Saturday, August 29, 2009

Vatican cancels dinner with Silvio Berlusconi

Relations between Silvio Berlusconi and the Catholic Church sank to a new low after a high-profile dinner between the Italian prime minister and the Vatican's second most senior figure was cancelled.

Church officials were said to have gone “ballistic” over an attack by a newspaper owned by Mr Berlusconi’s family against the editor of a Catholic daily, Avvenire, who has criticised the prime minister over his eye for showgirls and starlets.

The cancellation dashed Mr Berlusconi’s hopes of a rapprochement with the Church, which has repeatedly criticised the 72-year-old premier’s moral conduct.
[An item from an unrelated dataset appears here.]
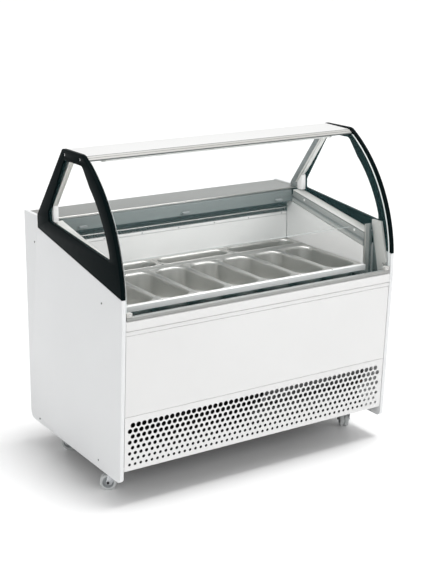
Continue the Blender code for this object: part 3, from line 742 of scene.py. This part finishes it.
def inner_posts():
    """Aluminium posts behind the end frames: slate behind, as painted shade on the post's inner face, pale
    in front, a foot beside the worktop.
    """
    low_z, high_z = 1.0590, 1.3348
    rise = -0.2000 / 0.2540 * (high_z - low_z)

    def shifted(y0, y1):
        """A slanted band of the post, between two depths measured at the height of its foot."""
        return [(y0, low_z), (y1, low_z), (y1 + rise, high_z), (y0 + rise, high_z)]

    for side, word in ((-1, "left"), (1, "right")):
        piece = Piece(f"inner_post_profile_{word}", "cabinet", "aluminium")

        def layer(shape, inner, outer, look, bevel=0.0006):
            low, high = span(side, inner, outer)
            piece.add(plate(shape, low, high, bevel), look, ACROSS)

        # painted shade: the rear part of the post in slate, for its shaded inner face
        layer(shifted(0.2290, 0.2618), POST_X + 0.0006, IN_X - 0.0004, TRIM_FACE)
        layer(shifted(0.2128, 0.2285), POST_X, IN_X, ALU)
        layer(shifted(0.2195, 0.2215), POST_X - 0.0003, POST_X + 0.002, LINER, 0.0002)
        foot = rounded([
            (0.1784, 1.0292, 0.001), (0.2120, 1.0292, 0.001), (0.2120, 1.0640, 0.002),
            (0.1784, 1.1020, 0.002),
        ], 3)
        layer(foot, POST_X, IN_X, LINER, 0.0012)
        end_strip = rounded([
            (0.2122, 1.0292, 0.0), (0.4116, 1.0292, 0.002), (0.4116, 1.0378, 0.003), (0.2122, 1.0378, 0.0),
        ], 4)
        layer(end_strip, POST_X, IN_X, SHEET)
        packing = [(0.2124, 1.0380), (0.2616, 1.0380), (0.2616, 1.0588), (0.2124, 1.0588)]
        layer(packing, POST_X + 0.0006, IN_X - 0.0004, TRIM_FACE)
        piece.done(f"inner_post_{word}")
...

The 11th hour cancellation appeared to be linked to a stinging attack by Il Giornale, which accused the Catholic editor Dino Boffo of being “bereft” of morals and hypocritical in writing editorials about the sex scandals the prime minister has been embroiled in over recent months.

Mr Berlusconi was due to have taken part in a religious service for the remission of sins in L'Aquila, the mountain town which was devastated by an earthquake in April. He was supposed to have participated in the service alongside the Vatican's secretary of state, Cardinal Tarcisio Bertone, who is second in seniority only to Pope Benedict XVI, and then attend a dinner with him.

But less than three hours before the events were due to take place, and despite weeks of planning, the Vatican announced that it was cancelling them.

Mr Berlusconi's office then said he would not be going to L'Aquila at all.

His participation had raised eyebrows because he was due to attend with his equal opportunities minister, Mara Carfagna, a former glamour model.

The Church anticipated added embarrassment over the fact that as a Catholic who has divorced and remarried, Mr Berlusconi is not supposed to receive Communion.

The Vatican said it had cancelled the dinner because it felt the money would be better spent helping victims of L'Aquila's earthquake.

But Church sources said the real reason was that Vatican officials "went ballistic" over the fact that Mr Boffo had been subjected to such a personal attack by Il Giornale, which is controlled by Mr Berlusconi's brother.

"I can't remember a darker day in relations between this government and the Church," one insider said.